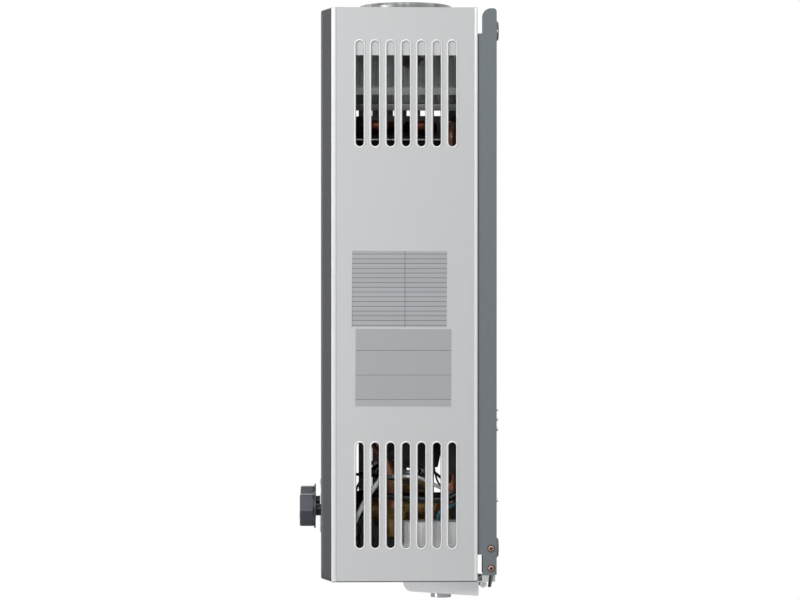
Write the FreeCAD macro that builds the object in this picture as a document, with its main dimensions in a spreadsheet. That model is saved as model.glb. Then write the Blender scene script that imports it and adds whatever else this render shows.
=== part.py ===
import FreeCAD, Part
import math
import os
import Sketcher

# Wall-hung gas water heater. X is the width (the user's right is +X), the front faces -Y, Z is up.
# The origin lies on the wall, midway between the two upper hanging slots. All sizes are millimetres.

SIZES = {
    # Casing and back plate
    "casing_width": 340.0,
    "casing_height": 575.3,
    "casing_depth": 146.5,
    "casing_sheet": 0.8,
    "casing_bend": 4.0,
    "casing_standoff": 23.7,
    "hang_height": 556.0,
    "plate_sheet": 1.0,
    "plate_standoff": 4.5,
    "plate_side_gap": 0.2,
    "plate_overlap": 12.0,
    "ear_depth": 14.7,
    "ear_height": 25.2,
    "foot_height": 20.3,
    "foot_gap": 6.8,
    "hang_spacing": 250.0,
    "hang_hole": 6.5,
    "hang_slot": 12.0,
    "lower_hole_height": 30.0,
    "boss_radius": 13.0,
    "screw_low": 13.3,
    "screw_high": 33.2,
    "screw_setback": 10.1,
    "rear_screw_offset": 142.0,
    "foot_recess": 224.0,
    "rib_height": 330.0,
    # Vents
    "vent_count": 7,
    "vent_width": 8.4,
    "vent_length": 106.0,
    "vent_pitch": 15.44,
    "vent_first": 28.5,
    "vent_top_margin": 33.4,
    "vent_foot_margin": 34.0,
    "top_flange": 47.2,
    # Front panel, display and knobs
    "panel_depth": 10.3,
    "panel_taper": 3.0,
    "panel_sheet": 1.0,
    "panel_inset": 1.5,
    "panel_corner": 6.0,
    "knob_spacing": 110.0,
    "knob_height": 63.0,
    "knob_flats": 32.5,
    "knob_flange": 38.0,
    "knob_length": 16.6,
    "knob_gap": 5.5,
    "stem_diameter": 12.0,
    "spindle_diameter": 8.0,
    "display_diameter": 58.0,
    "display_rise": 1.1,
    # Flue way
    "flue_setback": 79.8,
    "collar_diameter": 99.6,
    "collar_rise": 18.5,
    "collar_bead": 0.9,
    "hood_width": 230.0,
    "hood_depth": 119.0,
    "hood_foot": 492.0,
    "hood_skirt": 43.0,
    "hood_shoulder": 25.0,
    "hood_lip": 9.0,
    "spill_hole": 20.0,
    # Exchanger
    "core_width": 224.0,
    "core_depth": 110.0,
    "core_foot": 205.0,
    "core_top": 470.4,
    "core_sheet": 0.8,
    "pipe_diameter": 14.0,
    "pipe_bend": 22.0,
    "tube_diameter": 15.0,
    "tube_pitch": 21.0,
    "tube_count": 5,
    "tube_height": 458.0,
    "sensor_height": 150.0,
    "sensor_wall": 1.2,
    "fin_count": 21,
    "fin_thickness": 1.2,
    "fin_height": 40.0,
    # Burner
    "bar_count": 10,
    "bar_width": 11.0,
    "burner_height": 42.0,
    "manifold_diameter": 20.0,
    "manifold_height": 123.0,
    # Valves and connections
    "valve_setback": 90.0,
    "disc_diameter": 64.0,
    "disc_thickness": 12.0,
    "rod_diameter": 6.0,
    "running_gap": 0.05,
    "stub_setback": 57.0,
    "stub_drop": 23.5,
    "stub_diameter": 20.955,
    "stub_bore": 15.0,
    "stub_relief": 0.5,
    "hot_offset": 94.0,
    "nut_flats": 26.0,
    "water_offset": 55.0,
    # Battery box and ignition controller
    "cell_bore": 35.0,
    "barrel_wall": 1.2,
    "box_top": 58.0,
    "box_side": 150.8,
    "box_front": 97.6,
    "lid_drop": 10.5,
    "lid_slope": 4.5,
    "hinge_setback": 17.0,
    "hinge_drop": 4.3,
    "hinge_radius": 4.2,
    "lid_overhang": 1.8,
    "controller_width": 23.0,
    "controller_depth": 38.0,
    "controller_setback": 18.0,
    "controller_height": 112.0,
    "controller_rise": 88.0,
    "fit": 0.3,
}

document = FreeCAD.newDocument("WaterHeater")
sheet = document.addObject("Spreadsheet::Sheet", "Sizes")
for row, (name, number) in enumerate(SIZES.items(), start=1):
    sheet.set(f"A{row}", name)
    sheet.set(f"B{row}", str(number))
    sheet.setAlias(f"B{row}", name)
document.recompute()


class Size:
    """A length with the sheet expression that drives it."""

    def __init__(self, value, text):
        self.value = value
        self.text = text

    def __float__(self):
        return float(self.value)

    def __add__(self, other):
        other = sized(other)
        return Size(self.value + other.value, f"({self.text} + {other.text})")

    def __sub__(self, other):
        other = sized(other)
        return Size(self.value - other.value, f"({self.text} - {other.text})")

    def __mul__(self, other):
        other = sized(other)
        return Size(self.value * other.value, f"({self.text} * {other.text})")

    def __truediv__(self, other):
        other = sized(other)
        return Size(self.value / other.value, f"({self.text} / {other.text})")

    def __neg__(self):
        return Size(-self.value, f"(0 - {self.text})")

    def __radd__(self, other):
        return sized(other) + self

    def __rsub__(self, other):
        return sized(other) - self

    def __rmul__(self, other):
        return sized(other) * self


def sized(amount):
    if isinstance(amount, Size):
        return amount
    return Size(float(amount), f"({float(amount)})")


def of(name):
    return Size(float(sheet.get(name)), f"Sizes.{name}")


def count_of(name):
    return int(sheet.get(name))


def bind(piece, prop, amount):
    piece.setExpression(prop, sized(amount).text)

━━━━

Reproduce the material exactly, with every line intact.

** Full output **
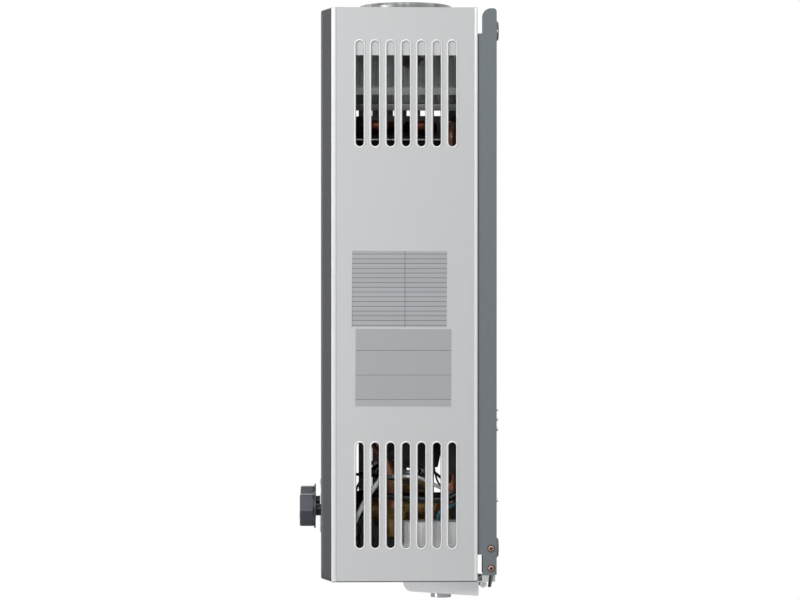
Write the FreeCAD macro that builds the object in this picture as a document, with its main dimensions in a spreadsheet. That model is saved as model.glb. Then write the Blender scene script that imports it and adds whatever else this render shows.
=== part.py ===
import FreeCAD, Part
import math
import os
import Sketcher

# Wall-hung gas water heater. X is the width (the user's right is +X), the front faces -Y, Z is up.
# The origin lies on the wall, midway between the two upper hanging slots. All sizes are millimetres.

SIZES = {
    # Casing and back plate
    "casing_width": 340.0,
    "casing_height": 575.3,
    "casing_depth": 146.5,
    "casing_sheet": 0.8,
    "casing_bend": 4.0,
    "casing_standoff": 23.7,
    "hang_height": 556.0,
    "plate_sheet": 1.0,
    "plate_standoff": 4.5,
    "plate_side_gap": 0.2,
    "plate_overlap": 12.0,
    "ear_depth": 14.7,
    "ear_height": 25.2,
    "foot_height": 20.3,
    "foot_gap": 6.8,
    "hang_spacing": 250.0,
    "hang_hole": 6.5,
    "hang_slot": 12.0,
    "lower_hole_height": 30.0,
    "boss_radius": 13.0,
    "screw_low": 13.3,
    "screw_high": 33.2,
    "screw_setback": 10.1,
    "rear_screw_offset": 142.0,
    "foot_recess": 224.0,
    "rib_height": 330.0,
    # Vents
    "vent_count": 7,
    "vent_width": 8.4,
    "vent_length": 106.0,
    "vent_pitch": 15.44,
    "vent_first": 28.5,
    "vent_top_margin": 33.4,
    "vent_foot_margin": 34.0,
    "top_flange": 47.2,
    # Front panel, display and knobs
    "panel_depth": 10.3,
    "panel_taper": 3.0,
    "panel_sheet": 1.0,
    "panel_inset": 1.5,
    "panel_corner": 6.0,
    "knob_spacing": 110.0,
    "knob_height": 63.0,
    "knob_flats": 32.5,
    "knob_flange": 38.0,
    "knob_length": 16.6,
    "knob_gap": 5.5,
    "stem_diameter": 12.0,
    "spindle_diameter": 8.0,
    "display_diameter": 58.0,
    "display_rise": 1.1,
    # Flue way
    "flue_setback": 79.8,
    "collar_diameter": 99.6,
    "collar_rise": 18.5,
    "collar_bead": 0.9,
    "hood_width": 230.0,
    "hood_depth": 119.0,
    "hood_foot": 492.0,
    "hood_skirt": 43.0,
    "hood_shoulder": 25.0,
    "hood_lip": 9.0,
    "spill_hole": 20.0,
    # Exchanger
    "core_width": 224.0,
    "core_depth": 110.0,
    "core_foot": 205.0,
    "core_top": 470.4,
    "core_sheet": 0.8,
    "pipe_diameter": 14.0,
    "pipe_bend": 22.0,
    "tube_diameter": 15.0,
    "tube_pitch": 21.0,
    "tube_count": 5,
    "tube_height": 458.0,
    "sensor_height": 150.0,
    "sensor_wall": 1.2,
    "fin_count": 21,
    "fin_thickness": 1.2,
    "fin_height": 40.0,
    # Burner
    "bar_count": 10,
    "bar_width": 11.0,
    "burner_height": 42.0,
    "manifold_diameter": 20.0,
    "manifold_height": 123.0,
    # Valves and connections
    "valve_setback": 90.0,
    "disc_diameter": 64.0,
    "disc_thickness": 12.0,
    "rod_diameter": 6.0,
    "running_gap": 0.05,
    "stub_setback": 57.0,
    "stub_drop": 23.5,
    "stub_diameter": 20.955,
    "stub_bore": 15.0,
    "stub_relief": 0.5,
    "hot_offset": 94.0,
    "nut_flats": 26.0,
    "water_offset": 55.0,
    # Battery box and ignition controller
    "cell_bore": 35.0,
    "barrel_wall": 1.2,
    "box_top": 58.0,
    "box_side": 150.8,
    "box_front": 97.6,
    "lid_drop": 10.5,
    "lid_slope": 4.5,
    "hinge_setback": 17.0,
    "hinge_drop": 4.3,
    "hinge_radius": 4.2,
    "lid_overhang": 1.8,
    "controller_width": 23.0,
    "controller_depth": 38.0,
    "controller_setback": 18.0,
    "controller_height": 112.0,
    "controller_rise": 88.0,
    "fit": 0.3,
}

document = FreeCAD.newDocument("WaterHeater")
sheet = document.addObject("Spreadsheet::Sheet", "Sizes")
for row, (name, number) in enumerate(SIZES.items(), start=1):
    sheet.set(f"A{row}", name)
    sheet.set(f"B{row}", str(number))
    sheet.setAlias(f"B{row}", name)
document.recompute()


class Size:
    """A length with the sheet expression that drives it."""

    def __init__(self, value, text):
        self.value = value
        self.text = text

    def __float__(self):
        return float(self.value)

    def __add__(self, other):
        other = sized(other)
        return Size(self.value + other.value, f"({self.text} + {other.text})")

    def __sub__(self, other):
        other = sized(other)
        return Size(self.value - other.value, f"({self.text} - {other.text})")

    def __mul__(self, other):
        other = sized(other)
        return Size(self.value * other.value, f"({self.text} * {other.text})")

    def __truediv__(self, other):
        other = sized(other)
        return Size(self.value / other.value, f"({self.text} / {other.text})")

    def __neg__(self):
        return Size(-self.value, f"(0 - {self.text})")

    def __radd__(self, other):
        return sized(other) + self

    def __rsub__(self, other):
        return sized(other) - self

    def __rmul__(self, other):
        return sized(other) * self


def sized(amount):
    if isinstance(amount, Size):
        return amount
    return Size(float(amount), f"({float(amount)})")


def of(name):
    return Size(float(sheet.get(name)), f"Sizes.{name}")


def count_of(name):
    return int(sheet.get(name))


def bind(piece, prop, amount):
    piece.setExpression(prop, sized(amount).text)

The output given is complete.